Some legislators go so far as to say that independent of the nuclear issue, a new Iranian leadership is needed. This was President Bush’s fallback option when his claim of Iraq having weapon’s of mass destruction fell through the floor.
Sen. Jon Kyl, R-Ariz., told AP that the United States and its allies must intensify their pressure on Iran to halt its nuclear program. “But ultimately,” he said, “there must be change in the country’s leadership.”
Sen. Cornyn said Iran has become more authoritarian and autocratic. “We need to do a better job of letting pro-democracy forces in Iran know that we are supportive of their efforts of peaceful regime change.”
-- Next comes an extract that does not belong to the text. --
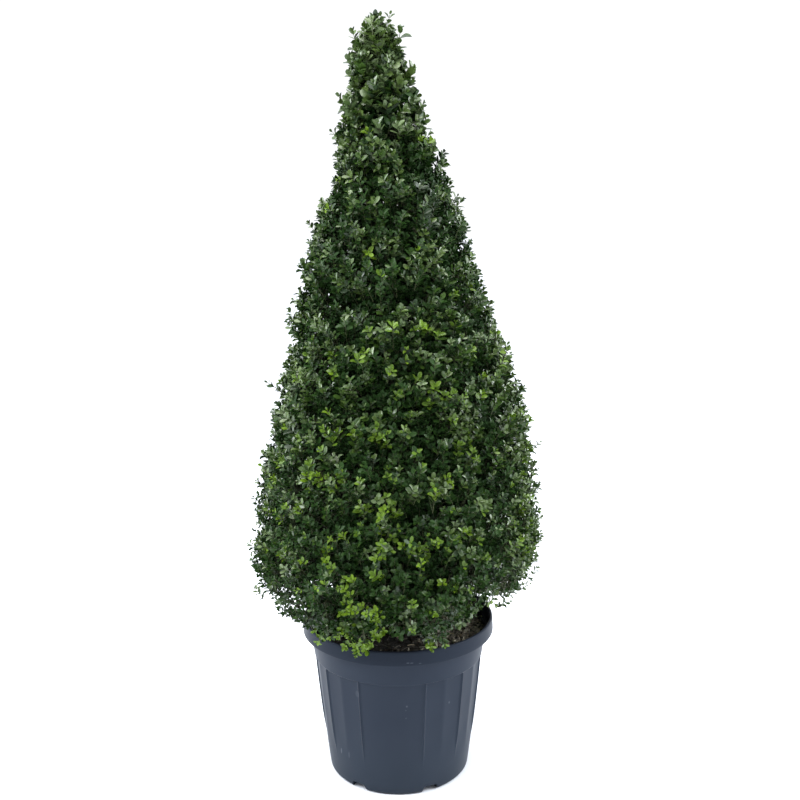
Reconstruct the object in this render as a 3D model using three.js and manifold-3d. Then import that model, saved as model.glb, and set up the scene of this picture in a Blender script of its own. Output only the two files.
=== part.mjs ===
// Boxwood clipped to a cone, growing in a round ribbed nursery container.
// Millimetres, +Z up. The origin is the centre of the container's flat
// underside; -Y is the front, +X is to the right seen from the front.
import * as THREE from 'three';
import { mergeVertices } from 'three/addons/utils/BufferGeometryUtils.js';
import Module from 'manifold-3d';

// ---------------------------------------------------------------- sizes (mm)
const POT_HEIGHT = 404;
const FOOT_R = 177.5;          // outside, just above the foot's small bevel
const FOOT_BEVEL = 5;
const BODY_TOP_R = 210.5;      // outside, where the body meets the collar
const BODY_BULGE = 1.5;        // how far the body's side bows out halfway up
const COLLAR_Z = 306;          // underside of the plain collar
const COLLAR_R0 = 213.5;
const COLLAR_R1 = 223;
const LIP_Z = 368;             // underside of the rolled lip
const LIP_R = 241.5;
const LIP_TOP_R = 239.6;
const LIP_INNER_R = 232.5;
const POT_WALL = 4;
const FLUTE_DEPTH = 2.2;       // how far each flat panel lies inside the round
const FLUTE_FADE = [72, 150];  // heights between which the panels grow
const FLUTE_COUNT = 9;         // flat panels on each side
const PLAIN_PANEL = 45;        // degrees, the plain panel in front and behind
const PATTERN_TURN = -4.75;    // degrees, the whole pattern's turn
const FLOOR_T = 5;             // floor of the container, inside
const FLOOR_STEP = 25;         // raised ring of the floor over the channels
const NOTCH_COUNT = 6;
const NOTCH_W = 42;
const NOTCH_TOP_W = 35;
const NOTCH_H = 17;
const NOTCH_IN_R = 128;        // where a drain channel runs out under the floor

const SOIL_Z = 372;            // level of the compost round the trunk
const SOIL_GAP = 0.6;

const PLANT_TOP = 1865;
const TRUNK_BASE_R = 37;       // over the root flare
const TRUNK_R = 24;            // above the flare
const TRUNK_TIP_R = 3;
const TRUNK_TOP = 1796;
const FLARE_H = 70;
const TOUCH = 0.45;            // gap between pieces that touch
const BOUGH_SEAT = 1.4;        // gap of a bough's flat-sided root to the round trunk

// The crown's half width and its sideways lean, at a few heights.
const CROWN_HALF = [
  [400, 262], [464, 310], [517, 338], [572, 351], [690, 344], [830, 328],
  [930, 304], [1030, 280], [1180, 235], [1320, 199], [1461, 152], [1598, 105],
  [1690, 86], [1777, 65], [1821, 44], [1850, 22], [1865, 5],
];
const LEAN = [
  [372, 0], [600, 2], [830, 8], [1000, 7], [1180, 1], [1320, -9], [1461, -13],
  [1598, -18], [1700, -28], [1800, -38], [1865, -41],
];
const LEAN_DEPTH = 9;          // how far the trunk wanders front to back
const RIGHT_LIFT = 34;         // the skirt is cut back on the right below this
const RIGHT_LIFT_Z = [540, 460];
const CORE_R = [[400, 150], [560, 120], [700, 92], [900, 58], [1060, 20]];

// Tiers of foliage: [name, height it starts at, borders of its sectors in
// degrees from +X, sector names].
const TIERS = [
  ['skirt', 408, [50, 125, 200, 262, 330], ['back', 'left', 'front_left', 'front', 'right']],
  ['lower', 700, [12, 104, 190, 281], ['back_right', 'back_left', 'front_left', 'front_right']],
  ['middle', 1010, [32, 152, 274], ['back', 'left', 'right']],
  ['upper', 1330, [72, 250], ['left', 'right']],
];
const TIP_Z = 1640;
const MASS_GAP = 3.0;          // half the cleft between two masses
const EDGE_TUCK = 9;           // how far a mass rounds in at its borders
const UNEVEN = 7;              // lumps on the clipped face
const TIER_WAVE = 13;          // how wavy the border of two tiers is

// Main boughs: [name, direction in degrees, height on the trunk, rise,
// radius at the trunk].
const BOUGHS = [
  ['bough_back', 92, 436, 0.50, 9],
  ['bough_left', 166, 418, 0.34, 10],
  ['bough_front_left', 231, 452, 0.46, 8.5],
  ['bough_front', 292, 428, 0.38, 9.5],
  ['bough_right', 8, 444, 0.62, 9],
  ['bough_high_back_right', 58, 604, 1.35, 8],
  ['bough_high_back_left', 142, 572, 1.5, 8],
  ['bough_high_front_left', 214, 590, 1.3, 7.5],
  ['bough_high_front_right', 318, 616, 1.45, 8],
];
const BOUGH_TAPER = 0.6;

// ------------------------------------------------------------------- helpers
const rad = (d) => (d * Math.PI) / 180;
const clamp = (v, a, b) => Math.min(b, Math.max(a, v));
const smooth = (a, b, v) => { const t = clamp((v - a) / (b - a), 0, 1); return t * t * (3 - 2 * t); };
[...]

The Iranian ambassador to Havana responded to these arguments by saying: “The United States should not be talking about human rights or democracy when its governments financed and supported military dictatorships in Latin America and other continents.”
In addressing the accusations against his country the ambassador added, “Our president, Mahmoud Ahmadinejad, has repeated that Iran is willing to receive international cooperation for peaceful nuclear development. We have nothing to fear. We can show all our plants, all our activities. There is nothing hidden, nothing confidential.”
“Iran has used everything to create and maintain a climate of trust. We hope the Europeans and the North Americans recognize our right to develop nuclear energy for peaceful ends, which is the right of all countries that sign the Non-Proliferation Treaty,” concluded the Iranian diplomat.